Луна — это порог, отделяющий область бешеного потока генезиса от небесных вечно повторяющихся упорядоченных движений одинаково стройных планет. Стихии находятся под властью Луны. Эта власть двойственна: она притягивает к себе (а значит, приближает к тому топосу, за которым прекращается работа ритмического маятника регенераций и декомпозиций), но и она же снова отбрасывает к нижнему полюсу материи, своей обратной стороны. Головин говорит об этом в свойственной ему энигматической манере:
«Если перевернуть слово «DIANA”, получится слово “ANAID” — имя малоазийской богини белого пепла, чем-то похожей на индуистскую Кали. В лекции о Снежной Королеве я говорил, что путешествие Артура Гордона Пима закончилось на Южном полюсе. Там он увидел абсолютно белую гигантскую женскую фигуру, чье появление сопровождалось падением хлопьев белого пепла. Диана считается богиней животворного снега, снега, который оживляет и дает силы выйти к Солнцу самой короткой дорогой. Таким образом, Анаид — зеркальное отражение Дианы…»[358]
Это очень важный пассаж для постижения природы избранных богов Евгения Головина. Главный этап философского делания, по Головину, проходит на границе земли и воды. Земля — это Южный Полюс бытия, его ледяная граница, бездна абсолютной привации. Это та инстанция, которая держит души людей в рабстве темного земного порядка. Чтобы прорваться к «истинному бытию» (А. Рембо), необходимо преодолеть чары земли и отправиться в философское плавание. Но стихия моря подчинена Луне, Диане. Море тянется навстречу лунным лучам, как загадочное растение селенотроп, распускающееся ночью и следящее за движением Луны, о котором рассказывает неоплатоник Прокл. Притяжение к Диане — спасительно, там начинается albedo, работа в белом, труд женщин и детей. По достижении Луны, первая фаза великого делания считается пройденной. «Выбелите лицо Латоны, и разорвите все ваши книги», — гласит алхимическая лемма. Логика превращения элементов от земли к огню, но главное — от земли к воде, ведь от этого переключения режима зависит главное событие в открытой герметике — проходит на границе двух женщин: DIANA и ANAID, Луны и Лилит, Дамы философов и ее антарктического ледяного дубля. Луна притягивает душу к себе, а земля держит ее в своих объятиях. Диана несет освобождение, черная мать — обрекает на вечное рабство и потерю мужской вертикальной воли к полету. Это антитезы, оппозиции, лагеря великой битвы космических амазонок. Но…
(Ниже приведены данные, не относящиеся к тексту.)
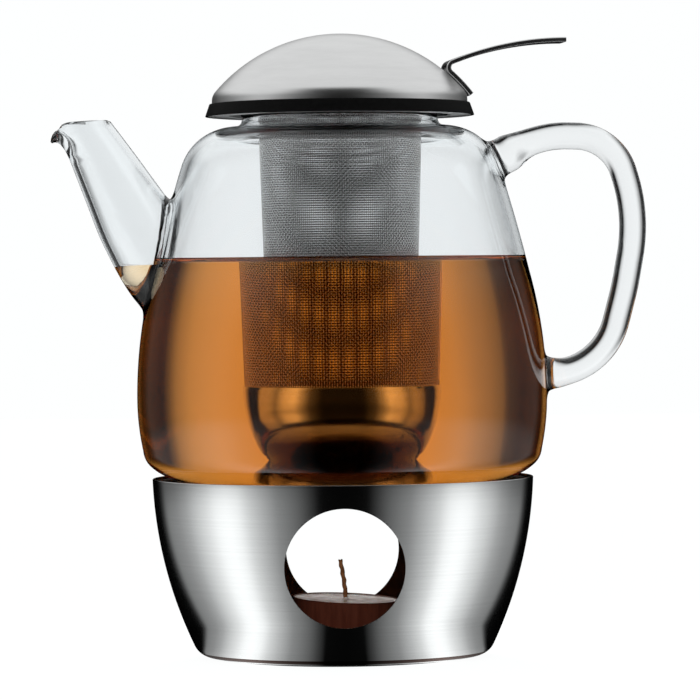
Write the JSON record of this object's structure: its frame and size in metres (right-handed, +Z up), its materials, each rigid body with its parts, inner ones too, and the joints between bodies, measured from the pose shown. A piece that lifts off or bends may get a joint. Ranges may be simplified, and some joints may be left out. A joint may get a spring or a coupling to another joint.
{
  "type": "glass teapot",
  "caption": "Glass teapot with woven steel infuser, domed steel lid with a lifting lever, glass spout and handle, on a brushed steel tea-light warmer.",
  "frame": {"origin": "centre of the warmer's underside, where it stands on the table", "axes": "+Z up through the pot's axis; the spout points along -X, the handle along +X, and the warmer's two air holes face -Y and +Y"},
  "size_m": [0.2166, 0.1492, 0.2271],
  "materials": {
    "pad_rubber": "matt black non-slip rubber",
    "warmer_steel": "finely brushed round the bowl",
    "rest_steel": "plain drawn steel",
    "foil": "bright rolled foil",
    "wax": "slightly translucent paraffin wax",
    "wick": "waxed cotton cord, charred tip",
    "tin": "stamped tin",
    "glass": "clear borosilicate",
    "gasket_rubber": "matt black silicone",
    "infuser_steel": "polished steel",
    "mesh_wire": "woven steel wire",
    "lid_steel": "satin steel",
    "plate_steel": "satin steel",
    "ring_rubber": "smooth black silicone",
    "lever_steel": "polished steel strap"
  },
  "bodies": {
    "warmer": {"base_pad": "pad_rubber", "warmer_shell": "warmer_steel", "pot_rest_ring": "rest_steel", "candle_holder": "rest_steel"},
    "tealight": {"tealight_cup": "foil", "tealight_wax": "wax", "tealight_wick": "wick", "wick_sustainer": "tin"},
    "pot": {"glass_body": "glass", "glass_spout": "glass", "glass_handle": "glass"},
    "infuser": {"neck_gasket": "gasket_rubber", "infuser_flange": "infuser_steel", "infuser_collar": "infuser_steel", "infuser_mesh": "mesh_wire", "mesh_seam": "infuser_steel", "infuser_bowl": "infuser_steel", "crimp_band": "infuser_steel"},
    "lid": {"lid_dome": "lid_steel", "lid_plate": "plate_steel", "lid_ring": "ring_rubber", "lid_plug": "plate_steel", "lid_lever": "lever_steel"}
  },
  "joints": [
    {"name": "tealight_lift", "type": "slide", "parent": "warmer", "child": "tealight", "axis": [0, 0, 1], "range_m": [0, 0.024]},
    {"name": "pot_lift", "type": "slide", "parent": "warmer", "child": "pot", "axis": [0, 0, 1], "range_m": [0, 0.08]},
    {"name": "infuser_lift", "type": "slide", "parent": "pot", "child": "infuser", "axis": [0, 0, 1], "range_m": [0, 0.14]},
    {"name": "lid_lift", "type": "slide", "parent": "infuser", "child": "lid", "axis": [0, 0, 1], "range_m": [0, 0.06]}
  ]
}
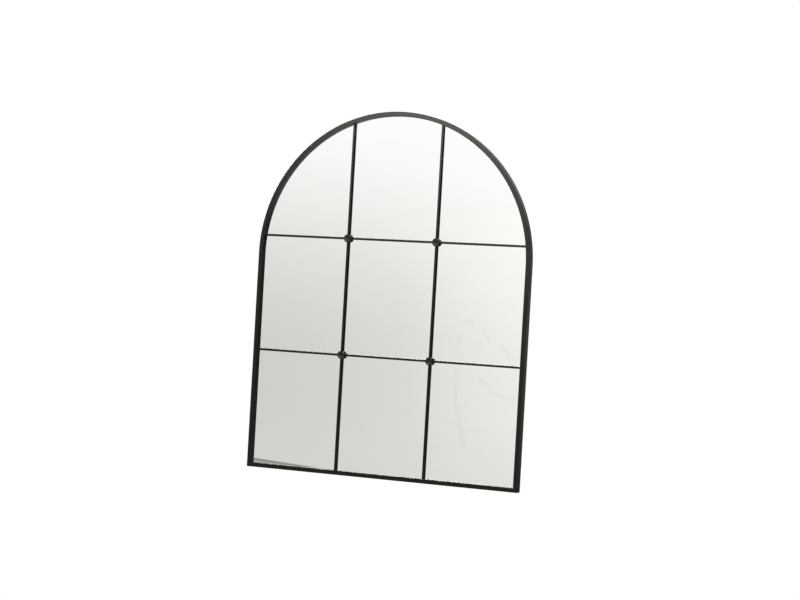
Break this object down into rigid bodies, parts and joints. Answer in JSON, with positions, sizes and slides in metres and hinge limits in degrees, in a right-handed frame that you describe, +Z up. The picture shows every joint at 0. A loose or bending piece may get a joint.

Но это одна и та же субстанция, недуальная, никогда не равная сама себе, вечно ускользающая, изменяющаяся, тождественная и нетождественная одновременно, мешающая жизнь со смертью, как воду с вином, как вино с кровью. Головин сближает Диану с Дионисом, не этимологически и не теологически, но теургически, функционально, операционно. Дионис — это солнце полуночи, месяц, Lunus, лунный жених. Это брат Дианы, ее мужской дубль. И когда Дионис проявляет женскую сторону своей андрогинной природы, он становится Дианой, представляя свою меридианную мужественность как женственность, а свою черно-магнетическую женственность — как фасцинативный сотериологический героизм мужского начала.